Older employees, he said, may distrust the new format, especially because they have been evaluated their whole career on doing things in the prescribed way laid down in decades-old acquisition law. Younger employees, however, “demand” doing things the new way. They don’t have the patience for plodding, paper-intensive methods, he said. New—and shorter—courses in applying digital methods are being required at Defense Acquisition University, he said.

“The Department has set up something called the Digital Engineering credential,” he said. It’s “a series of courses. It’s five courses mixed in with some webinars that allow learning on digital engineering and acquisition programs. And…1,200 folks have come through that credentialing process since 2019, and it’s continuing to evolve.”

Older acquisition professionals are coming along, he said, because they can see that digital makes their jobs easier.

That buy-in is crucial, Penney and Morra argue, because the current ponderous U.S. acquisition system of sequential development and production milestones won’t work against the “blistering” pace with which China is fielding new systems.

“China is outpacing us in development and fielding of advanced weapon systems,” Penney said. “They have 200 J-20s,” China’s premiere stealth fighter considered comparable to the Air Force’s F-22, she said, “and they’re building more at a rate of 100 a year. Compare that to Air Force recapitalization rates.”

While acquisition reform is a “noble” pursuit and must be pursued, digital offers a faster way to catch up to U.S. competitors, Penney said.

“Digital engineering has the potential to accelerate defense capability development and fielding without the need for acquisition reform, and this could have a major, major impact on our strategic positioning against China and Russia.” She quoted Air Force Secretary Frank Kendall’s oft-uttered warning that “we are out of time,” and faster ways must be found to correct the Air Force’s status of being “the smallest, the oldest, and the least ready that it’s ever been in its history.”

Penney said she and Morra originally intended the paper to be a “primer” on digital methods and lexicography, but it became apparent that digital offers a quicker means of achieving faster acquisition results that reformers have sought for years. It pairs well with acquisition reforms and authorities recently granted by Congress to skip steps and accelerate programs.  

For the past three years, Air Force Materiel Command has been shifting its processes to a digital approach and will apply them not only on the front end of programs, but in the sustainment phase as well.  

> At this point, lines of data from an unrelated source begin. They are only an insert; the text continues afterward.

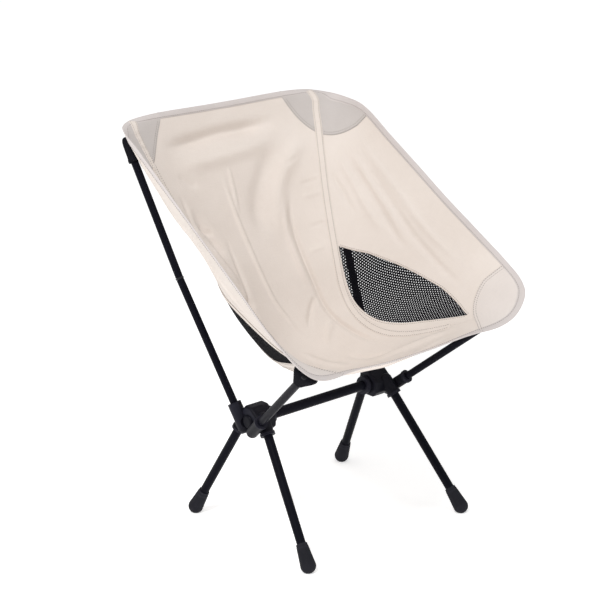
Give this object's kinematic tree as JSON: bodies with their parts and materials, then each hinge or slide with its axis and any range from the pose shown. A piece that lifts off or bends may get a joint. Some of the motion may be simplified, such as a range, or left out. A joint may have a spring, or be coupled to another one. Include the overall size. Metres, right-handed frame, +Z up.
{
  "type": "camping chair",
  "caption": "Low ultralight backpacking chair: a bucket sling of fabric with mesh sides, hung on a shock-corded tube frame with two moulded hubs.",
  "frame": {"origin": "on the floor, under the middle of the chair's box", "axes": "+Z up, -Y is the way the sitter faces, +X is the sitter's left"},
  "size_m": [0.5224, 0.4966, 0.6631],
  "materials": {
    "tube_black": "black anodised, satin",
    "spigot_alloy": "dark anodised",
    "hub_plastic": "moulded black nylon with a fine grain",
    "foot_rubber": "matte rubber",
    "shock_cord": "braided elastic cord",
    "sling_fabric": "cream ripstop polyester, plain weave",
    "patch_fabric": "grey-beige reinforcing fabric",
    "binding_tape": "folded grosgrain tape",
    "mesh_fabric": "black knitted mesh",
    "pocket_webbing": "black coated pocket fabric"
  },
  "bodies": {
    "chair": {"crossbar": "tube_black", "left_back_pocket": "pocket_webbing", "left_back_pole_cord": "shock_cord", "left_back_pole_spigot": "spigot_alloy", "left_back_pole_tip": "hub_plastic", "left_edge_binding": "binding_tape", "left_front_arm": "tube_black", "left_front_arm_cord": "shock_cord", "left_front_arm_tip": "hub_plastic", "left_front_corner_patch": "patch_fabric", "left_front_leg_cord": "shock_cord", "left_front_pocket": "pocket_webbing", "left_hub": "hub_plastic", "left_hub_cap": "hub_plastic", "left_lower_back_pole": "tube_black", "left_mesh_window": "mesh_fabric", "left_rear_leg_cord": "shock_cord", "left_top_corner_patch": "patch_fabric", "left_upper_back_pole": "tube_black", "left_wing_panel": "sling_fabric", "right_back_pocket": "pocket_webbing", "right_back_pole_cord": "shock_cord", "right_back_pole_spigot": "spigot_alloy", "right_back_pole_tip": "hub_plastic", "right_edge_binding": "binding_tape", "right_front_arm": "tube_black", "right_front_arm_cord": "shock_cord", "right_front_arm_tip": "hub_plastic", "right_front_corner_patch": "patch_fabric", "right_front_leg_cord": "shock_cord", "right_front_pocket": "pocket_webbing", "right_hub": "hub_plastic", "right_hub_cap": "hub_plastic", "right_lower_back_pole": "tube_black", "right_mesh_window": "mesh_fabric", "right_rear_leg_cord": "shock_cord", "right_top_corner_patch": "patch_fabric", "right_upper_back_pole": "tube_black", "right_wing_panel": "sling_fabric", "seat_panel": "sling_fabric"},
    "left_front_leg": {"left_front_leg": "tube_black", "left_front_leg_foot": "foot_rubber"},
    "left_rear_leg": {"left_rear_leg": "tube_black", "left_rear_leg_foot": "foot_rubber"},
    "right_front_leg": {"right_front_leg": "tube_black", "right_front_leg_foot": "foot_rubber"},
    "right_rear_leg": {"right_rear_leg": "tube_black", "right_rear_leg_foot": "foot_rubber"}
  },
  "joints": [
    {"name": "left_front_leg_pull", "type": "slide", "parent": "chair", "child": "left_front_leg", "axis": [0.1405, -0.6092, -0.7805], "range_m": [0, 0.03], "stiffness_N_per_m": 100, "springref_m": -0.04},
    {"name": "left_rear_leg_pull", "type": "slide", "parent": "chair", "child": "left_rear_leg", "axis": [0.156, 0.4594, -0.8744], "range_m": [0, 0.03], "stiffness_N_per_m": 100, "springref_m": -0.04},
    {"name": "right_front_leg_pull", "type": "slide", "parent": "chair", "child": "right_front_leg", "axis": [-0.1405, -0.6092, -0.7805], "range_m": [0, 0.03], "stiffness_N_per_m": 100, "springref_m": -0.04},
    {"name": "right_rear_leg_pull", "type": "slide", "parent": "chair", "child": "right_rear_leg", "axis": [-0.156, 0.4594, -0.8744], "range_m": [0, 0.03], "stiffness_N_per_m": 100, "springref_m": -0.04}
  ]
}
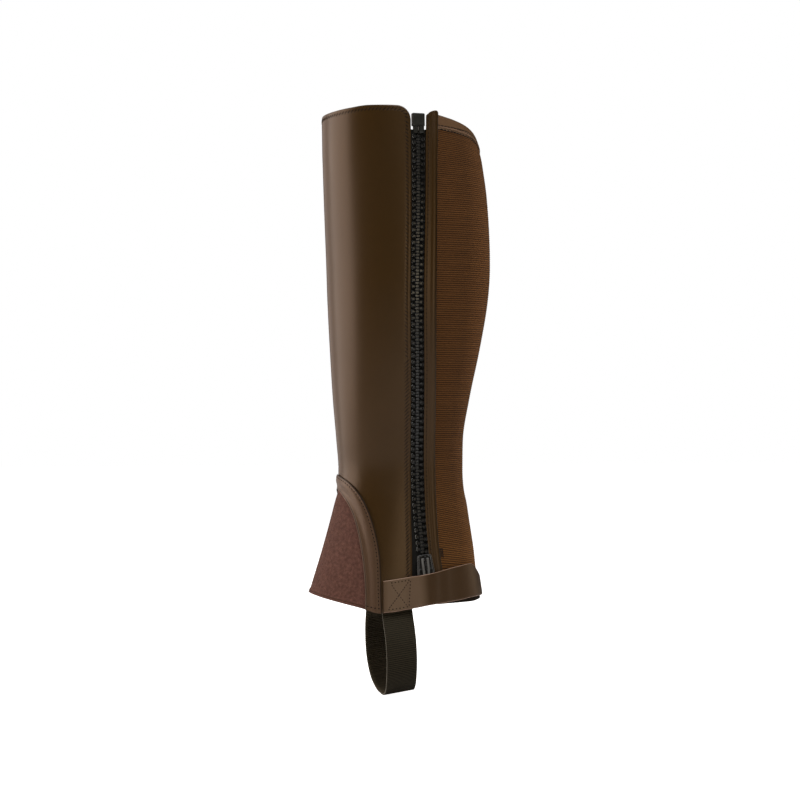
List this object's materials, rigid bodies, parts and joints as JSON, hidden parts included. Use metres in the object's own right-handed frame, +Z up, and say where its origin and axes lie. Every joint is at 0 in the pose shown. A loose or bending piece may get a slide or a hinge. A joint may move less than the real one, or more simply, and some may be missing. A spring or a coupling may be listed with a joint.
{
  "type": "half chap",
  "caption": "Leather riding half chap for the left leg with an outer zip, an elastic calf panel, an elastic gusset over the instep, an ankle strap and an elastic foot loop.",
  "frame": {"origin": "on the leg's axis inside the tube, level with the widest part of the calf, where the wearer's leg holds the part up", "axes": "+Z up the leg, +X towards the calf and -X towards the shin, -Y towards the leg's outer side with the zip, +Y towards its inner side"},
  "size_m": [0.1546, 0.1116, 0.4944],
  "materials": {
    "shin_leather": "smooth dark brown, satin",
    "facing_leather": "smooth dark brown, satin",
    "strap_leather": "smooth dark brown, satin",
    "binding_leather": "thin, smooth brown, satin",
    "calf_elastic": "ribbed brown elastic, matte",
    "gusset_elastic": "fine reddish-brown elastic, matte",
    "foot_elastic": "ribbed black elastic webbing, matte",
    "zip_tape": "black woven tape, matte",
    "zip_teeth": "black moulded plastic, satin",
    "zip_box": "black moulded plastic, satin",
    "zip_slider": "black enamelled metal, glossy edges",
    "snap_cap": "dark bronzed metal, satin"
  },
  "bodies": {
    "chap": {"shin_panel": "shin_leather", "calf_panel": "calf_elastic", "calf_top_binding": "binding_leather", "zip_facing": "facing_leather", "zip_tape_front": "zip_tape", "zip_tape_back": "zip_tape", "zip_chain": "zip_teeth", "zip_retainer": "zip_box", "zip_slider": "zip_slider", "front_gusset": "gusset_elastic", "gusset_binding": "binding_leather", "ankle_strap": "strap_leather", "strap_snap": "snap_cap", "foot_strap": "foot_elastic"},
    "zip_pull": {"zip_pull": "zip_slider"}
  },
  "joints": [
    {"name": "pull_swing", "type": "hinge", "parent": "chap", "child": "zip_pull", "pos_m": [0.00734, -0.04352, -0.2469], "axis": [-0.9848, -0.1445, -0.0968], "range_deg": [0, 2.5]}
  ]
}
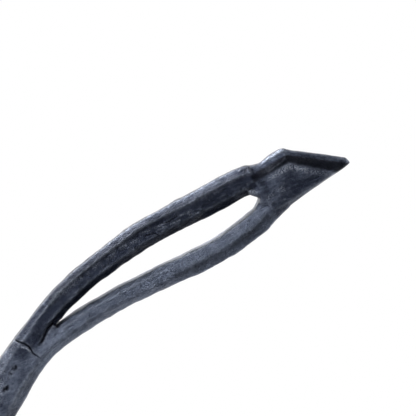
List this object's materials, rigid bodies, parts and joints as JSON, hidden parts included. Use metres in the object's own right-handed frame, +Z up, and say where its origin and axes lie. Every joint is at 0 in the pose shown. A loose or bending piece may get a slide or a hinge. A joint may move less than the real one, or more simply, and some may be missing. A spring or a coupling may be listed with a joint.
{
  "type": "meat hook",
  "caption": "Hand-forged swivel hook for hanging meat: J-shaped square bar with a split, welded leg and a bevelled point, turning in a clevis on a ring.",
  "frame": {"origin": "inside top of the hanging ring, where it bears on its rail", "axes": "+Z up, the hook in the XZ plane with its leg and point on the -X side, the ring in the YZ plane"},
  "size_m": [0.1231, 0.073, 0.3407],
  "materials": {
    "forged_iron": "hammered, fire-scaled and blackened",
    "wrought_iron": "rolled bar, blackened",
    "worn_iron": "blackened, rubbed brighter by use"
  },
  "bodies": {
    "ring": {"hanging_ring": "wrought_iron"},
    "clevis": {"clevis_strap": "wrought_iron", "cross_pin": "worn_iron", "pin_rove_right": "wrought_iron", "pin_rove_left": "wrought_iron"},
    "hook": {"hook_bar": "forged_iron", "outer_strand": "forged_iron", "inner_strand": "forged_iron", "hook_point": "forged_iron", "tenon_washer": "worn_iron"}
  },
  "joints": [
    {"name": "clevis_swing", "type": "hinge", "parent": "ring", "child": "clevis", "pos_m": [0, 0, -0.0507], "axis": [1, 0, 0], "range_deg": [-70, 70]},
    {"name": "hook_swivel", "type": "hinge", "parent": "clevis", "child": "hook", "pos_m": [0, 0, -0.0846], "axis": [0, 0, 1], "continuous": true}
  ]
}
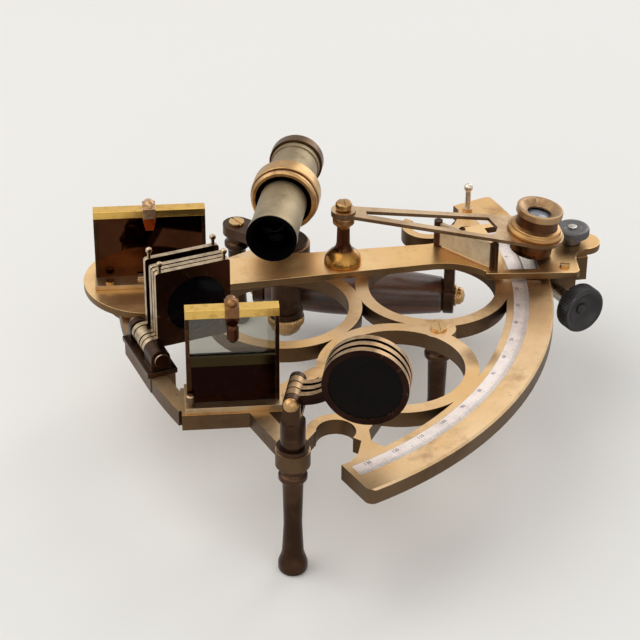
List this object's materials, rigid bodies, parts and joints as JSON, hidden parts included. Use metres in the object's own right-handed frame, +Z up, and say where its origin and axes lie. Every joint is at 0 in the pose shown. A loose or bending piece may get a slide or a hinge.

And while digital works best on new systems like the B-21 and Next-Generation Air Dominance fighter, it can also be applied to older systems, Penney said. Creating a “digital twin” of a B-52 bomber wing can accelerate the process of fitting new-design pylons and engines, as is being done with the B-52 Commercial Engine Replacement Program (CERP).

Overall, there has been a push to emulate the successes of lean organizations like the Air Force’s Rapid Capabilities Office, but Penney said that these efforts haven’t worked because their approach is impractical for large programs.

“They’re important organizations that focus on a small number of often highly classified capabilities,” she said. “These offices go fast and deliver good stuff, but their organizations and their approach simply cannot scale; consider all of the programs the Air Force has in its portfolio and its recapitalization needs.”

Still digital efforts are yielding good success by allowing all elements of a design, development and production enterprise to pursue those phases in parallel rather than sequentially, and Penney and Morra offered six recommendations in their report to help the process along.

  1. The Department of the Air Force should “incentivize the use of comprehensive digital engineering” for new-start acquisition programs. This approach should be rewarded in contracting because it will save time and money in development and sustainment.
  2. DAF leadership should review all programs to see if they can be all-digital, or “hybrid digital” programs, or how legacy (pre-digital) programs could benefit from some digital applications, then put these into effect.
  3. DAF leadership needs to invest in training its acquisition workforce in understanding and using digital tools and processes.
  4. DAF leaders should promote “open standards” for digital systems, so programs can talk to each other and expand the possibility for reuse of some elements, to save on time, money and sustainment.
  5. The DAF should maintain a library of digital engineering tools and make them available to small businesses, sub-tier suppliers, and other elements of the vendor base that may lack the sophistication to develop or buy such tools on their own. This would also provide benefits in cyber resiliency, improve quality and “ultimately expand the larger digital ecosystem.”
  6. The DAF and its prime contractors and their vendor chains “must ensure their IT infrastructures are modernized and secure.”